According to the College Board, only 50% of Advanced Placement test takers pass their exams. Among African-American students, the passing rate is even lower with only 24% receiving a qualifying grade of 3 or above. Knowing these statistics, Eagle Academy brought in SciTech Educational Solutions, known for successfully implementing AP curriculum in urban schools to help launch the school's new AP curriculum.

"Students in our AP Program do well because the curriculum addresses the content, test-taking skills and writing skills needed to excel," says Kim Magloire, president of SciTech. "Our program is unique because we customize the curriculum to include topics that are engaging and relevant to African-American boys. For example, when discussing rhetorical strategies we analyze Martin Luther King's Letter from Birmingham Jail." The program's success is also due to weekly visits by SciTech's staff.  "SciTech has been instrumental in the development of Advanced Placement courses at the Eagle Academy," said David Banks, the Eagle Academy Foundation President.  "They have helped Eagle raise its level of competitiveness and academic rigor with a comprehensive curriculum; training for our teachers and on-going mentoring that ensures our young men continue to succeed."   

As the test date approached, students attended Saturday classes to bolster their test-taking skills. Fortunately, that extra work paid off.  "What was most striking was that students did best on the essay portion of the test, traditionally the weakest section for African-American students, says Magloire. On some essays, they even outperformed their peers.
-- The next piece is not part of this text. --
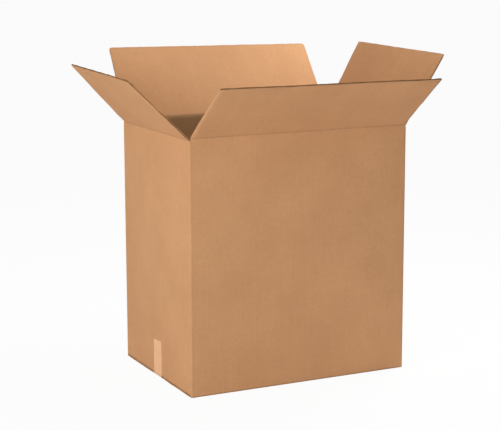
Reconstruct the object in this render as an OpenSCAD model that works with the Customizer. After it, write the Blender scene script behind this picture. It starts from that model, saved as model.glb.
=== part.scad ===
// Open corrugated shipping box: one folded and glued blank with four hinged top flaps.
// The origin is on the floor under the middle of the box. +X runs along the long walls,
// +Y towards the back wall and +Z up. All lengths are in millimetres.

/* [Box] */
// Outside length, along the two long walls
box_l = 580; // [400:1:800]
// Outside width, along the two end walls
box_w = 406; // [300:1:600]
// Height from the floor to the creases of the long flaps
box_h = 615; // [300:1:900]

/* [Board] */
// Thickness of the corrugated board
board_t = 4; // [3:0.1:5]
// Thickness of each flat liner of the board
liner_t = 0.3; // [0.2:0.05:0.5]
// Thickness of the wavy sheet between the liners
medium_t = 0.25; // [0.2:0.05:0.4]
// Distance from one flute to the next
flute_pitch = 7.8; // [6:0.1:10]
// Inside radius of a folded corner
fold_r = 0.4; // [0.2:0.1:1]

/* [Flaps] */
// Gap between the free edges of two long flaps that are closed
seam_gap = 2; // [1:0.5:10]
// Air between the rounding of a folded corner and a flap's side edge
side_clear = 0.3; // [0.2:0.1:3]
// Air between the closed end flaps and the long flaps over them
layer_clear = 0.3; // [0.2:0.1:1]
// Air in the fold between a wall and its flap
crease_clear = 0.3; // [0.2:0.1:1]
// Width of the pressed band beside a crease, where the flutes are shut
press_w = 10; // [6:1:20]
// Depth of the corner slots below the creases of the end flaps
slot_drop = 1; // [0.5:0.5:4]

/* [Rest pose] */
// Outward lean of the front flap from upright, in degrees
front_lean = 51; // [0:1:120]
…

Similarly, 27% of the students passed the English Language exam and surpassed the national passing rate of 21% for African Americans, adds Magloire.  "Normally it takes an urban school three years before it sees its first passing grade on AP exams."  

While some educators feel that many kids in urban schools have been set up for failure by forcing them to take AP exams, the consensus at Eagle Academy is quite the contrary.  "We know our students need the rigor that an AP curriculum provides," saysDonald Ruff, the college director at Eagle. "Beyond passing AP exams," says Magloire, "I'm most pleased that the boys have a new appreciation for learning and the skill set to complete college-level work."

"I'm taking AP classes at Eagle so that I'm better prepared for West Point Academy next fall," says Roberto Huie.